To Fairey, the exhibit is not a retrospective, because he believes he still has much more to explore. Instead, he’s chosen 30 works that represent the way his art has evolved over the past three decades. The cumulative result is a portrait of an artist who has commented on everything from police brutality and the horrors of the Iraq War to climate change. Fairey has always asked viewers to think about the underlying motives of the prolific images they’re inundated by in everyday life, raising questions about propaganda and the subtle effects of advertising. Viewers can see the evolution of the original Andre the Giant images — which soon became the more abstract, simplified posters of the “Obey Giant” campaign — and the influence of artists such as Andy Warhol, who also specialized in repetition with variation.

“He was a big influence in terms of taking accessible imagery and saying that there doesn’t have to be a degree of mystique," Fairey says. "Sometimes small tweaks that are sophisticated are what take something from being very mundane into being special. If you can speak a universal language in a singular way, that counts for a lot.”

Though there are 30 pieces, Fairey didn’t limit himself to choosing one work from each year; he found that certain periods were particularly creative for him, so he used less from other years. He also wanted to focus on works he had never made into nice prints before, or those that might be less familiar to people. The Obama “Hope” poster is notably absent because Fairey thought it was so well known that it wasn’t necessary to include. “It sort of has its own life beyond everything else I’ve done because it was so ubiquitous,” he says.

Early in his career, Fairey discovered a store that sold discontinued rolls of wallpaper for 50 cents each. He made stencils atop the floral prints, incorporated the paper into collages, and eventually designed his own patterns. Flowers can be seen in many of his works, often as symbols of peace or in the backgrounds of his portraits. Though at first he was resistant to images like this that seemed too mainstream or universally appealing, he soon saw an opportunity in them. “How worn out is a flower as an artistic subject? But anybody that looks at these is going to recognize them as mine,” he says. “Part of my strategy is how to use things that I think have an undeniable allure, a visual power, but then also have something embedded that’s a little bit provocative, and create a conversation that wouldn’t happen otherwise.”

Though Fairey’s work has been political from the beginning, he has also evolved in the way he chooses to convey his messages. As a younger artist, he was more concerned with finding like-minded people, which meant his work mostly resonated with those who already agreed with him. “My thinking has shifted to trying to, at least in some of the pieces, make something that will draw a viewer in no matter what their politics are and then maybe get them to consider something that they’d be predisposed to rejecting if it were a newspaper editorial,” he says.

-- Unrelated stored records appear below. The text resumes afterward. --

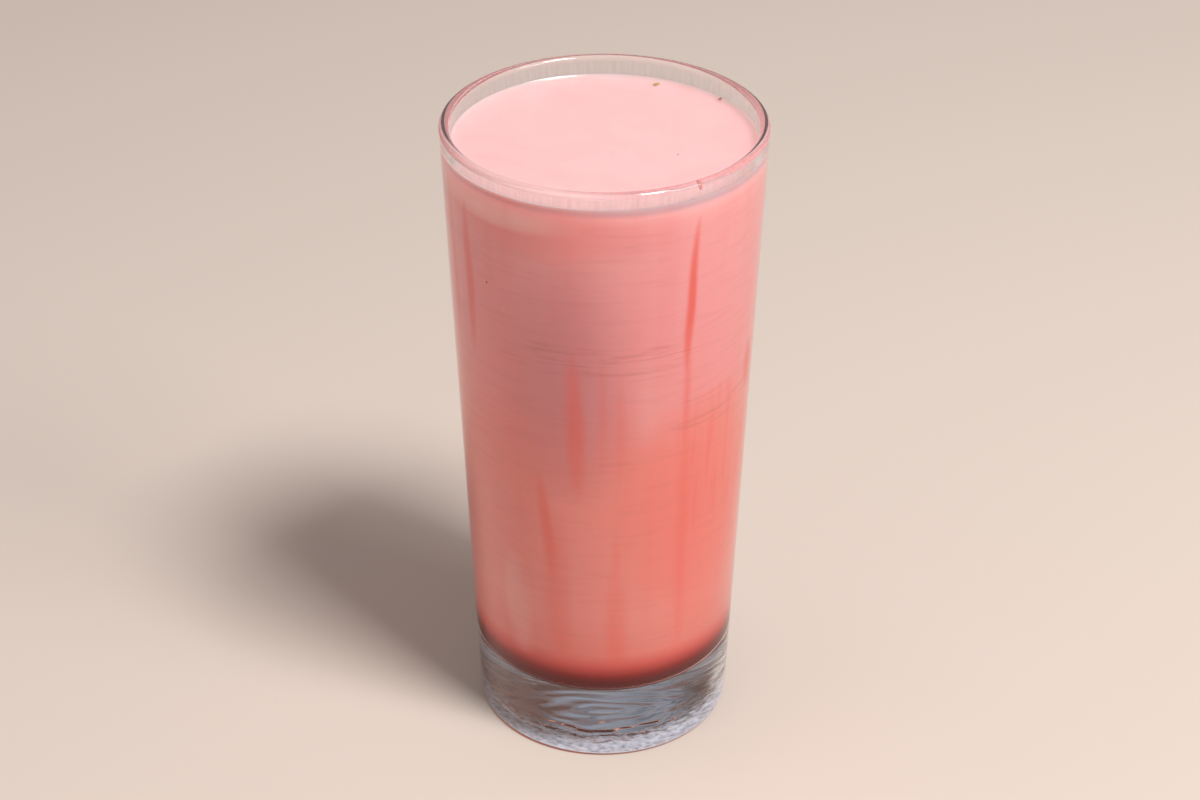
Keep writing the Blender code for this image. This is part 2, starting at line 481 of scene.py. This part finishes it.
# What clings to the inside of the wall: azimuth in degrees, top, bottom and half width in mm, lean, softness in mm
# and strength
SYRUP_RUNS = (
    (-54.8, 140.0, 100.0, 1.0, -0.03, 0.7, 0.85),
    (-56.4, 120.0, 78.0, 0.8, 0.0, 0.9, 0.42),
    (-55.2, 96.0, 22.0, 1.3, 0.0, 1.4, 0.34),
    (-148.5, 139.0, 101.0, 1.4, 0.0, 1.0, 0.55),
    (-161.8, 142.0, 98.0, 1.4, 0.0, 1.4, 0.42),
    (-102.5, 111.0, 72.0, 1.7, 0.03, 1.4, 0.50),
    (-90.6, 111.0, 78.0, 0.9, 0.0, 1.1, 0.22),
    (-83.9, 103.0, 74.0, 1.3, 0.02, 1.5, 0.24),
    (-117.0, 78.0, 44.0, 1.5, 0.09, 1.2, 0.52),
    (-112.2, 70.0, 16.0, 2.8, 0.03, 2.4, 0.32),
    (-85.3, 66.0, 36.0, 1.1, 0.0, 1.2, 0.26),
    (-85.3, 58.0, 12.0, 2.2, 0.0, 1.8, 0.34),
    (-17.5, 101.0, 88.0, 2.2, 0.06, 1.4, 0.75),
    (48.0, 128.0, 70.0, 1.2, 0.0, 1.0, 0.55),
    (104.0, 112.0, 30.0, 1.8, 0.02, 1.5, 0.50),
    (152.0, 134.0, 92.0, 1.0, 0.0, 0.9, 0.60),
    (12.0, 84.0, 24.0, 1.6, -0.02, 1.4, 0.45),
)
DARKER_MILK = (
    (-103.0, 132.0, 70.0, 10.0, 0.0, 9.0, 0.42),
    (60.0, 120.0, 60.0, 8.0, 0.0, 8.0, 0.30),
)
PALER_MILK = (
    (-131.5, 54.0, 25.0, 3.0, 0.03, 2.2, 0.65),
    (-73.0, 110.0, 86.0, 3.6, 0.0, 3.4, 0.35),
    (140.0, 70.0, 28.0, 4.0, 0.0, 3.0, 0.60),
)
# A painted glow near the surface on the shaded side, standing in for light that shines down through the milk
PAINTED_GLOW_MILK = (
    (-134.0, 142.7, 136.0, 12.0, 0.0, 10.0, 0.65),
)
SALMON_MILK = (
    (-44.0, 96.0, 30.0, 15.0, 0.0, 9.0, 0.70),
    (-110.0, 147.0, 130.0, 18.0, 0.0, 9.0, 0.28),
    (78.0, 90.0, 34.0, 13.0, 0.0, 9.0, 0.60),
)

# Patches with their colours, each laid over the ones before it
MILK_PATCHES = (
    (DARKER_MILK, "#AC6A70"),
    (SALMON_MILK, "#EC7668"),
    (PALER_MILK, "#ECAAA2"),
    (PAINTED_GLOW_MILK, "#FACCC8"),
)

# Where the fine threads and the ripple lines show most
THREADED_PART = (
    (-38.0, 97.0, 58.0, 11.0, 0.0, 6.0, 1.0),
    (90.0, 92.0, 40.0, 12.0, 0.0, 6.0, 0.8),
)
RIPPLED_PART = (
    (-95.0, 114.0, 101.0, 21.0, 0.0, 5.0, 1.0),
    (-42.0, 97.0, 86.0, 14.0, 0.0, 4.0, 0.9),
    (-85.5, 83.5, 79.5, 3.5, 0.0, 1.5, 0.8),
    (95.0, 110.0, 98.0, 18.0, 0.0, 5.0, 1.0),
)


def clinging(tree, group, wobble, runs):
    """How much clings to the wall at each place, from 0 to 1: the strongest of the runs there."""
    most = None
    for azimuth, *sizes in runs:
        run = add_node(tree, "ShaderNodeGroup", node_tree=group)
        for socket, value in zip(run.inputs, (math.radians(azimuth), *sizes)):
            socket.default_value = value
        tree.links.new(wobble.outputs[0], run.inputs["Wobble"])
        most = run if most is None else add_node(tree, "ShaderNodeMath", {0: most, 1: run}, operation="MAXIMUM")
    return most


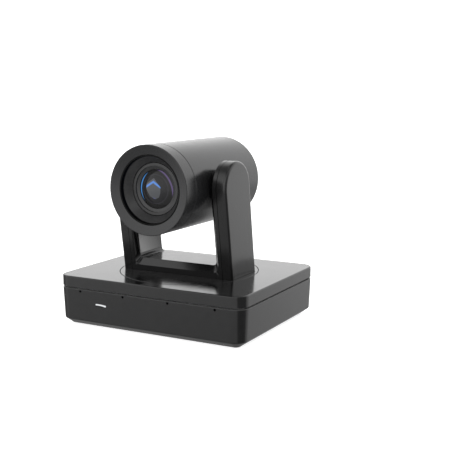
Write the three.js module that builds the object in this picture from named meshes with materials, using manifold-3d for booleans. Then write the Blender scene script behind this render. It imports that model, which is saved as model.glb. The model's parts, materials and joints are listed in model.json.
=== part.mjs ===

He takes one of his Women’s March posters as an example. A woman’s face is the centerpiece of the work, but when you look more closely at the collage surrounding her, a smaller image of a smiling man in a suit becomes visible. He’s saying, “I know!... Outsource all the jobs... but blame immigrants!" a pithy critique of U.S. immigration policy.

“Before, I would have made that the whole poster; I wouldn’t have made that just a small part of it,” Fairey says. By centering on a more ambiguous image instead, “that image, I think, has an immediate appeal whether you think that we should be building the wall or not,” he says. “And then it’s like, ‘Hey, what is this about?’ And then all the other things are on it.” These days, he finds it’s actually more radical to be willing to have conversations with people who disagree with him. “As punk rock as I’ve been and willing to stand up for my ideas, I still believe in basic civility,” he says. “I’m always going to be outspoken about what I believe in, but I think there are ways to do that without unnecessarily alienating people, and that’s what I think I’ve become more strategic about.”

For Fairey, who used to get arrested for making his work, it’s also significant to be showing in Wynwood and to think about how the reception to street art has changed over the years. “I am really happy that street art has broadened the appreciation for art in general and specifically art in public spaces,” he says. Though he’s well aware of some of the downsides that can follow the growing popularity of a place like Wynwood — gentrification, commercialization, the displacement of families — he doesn’t blame the art itself for those things. And in a world where art can feel like a luxury, available only to a wealthy few, he believes street art remains accessible.

“That’s why it’s so meaningful to me to do stuff on the street,” he says. “At the beginning, it was kind of my only option, but now I do it because philosophically it’s important to me.”

"Facing the Giant: 3 Decades of Dissent." Through January 2020 at Wynwood Walls, 2520 NW Second Ave., Miami; 305-531-4411; thewynwoodwalls.com.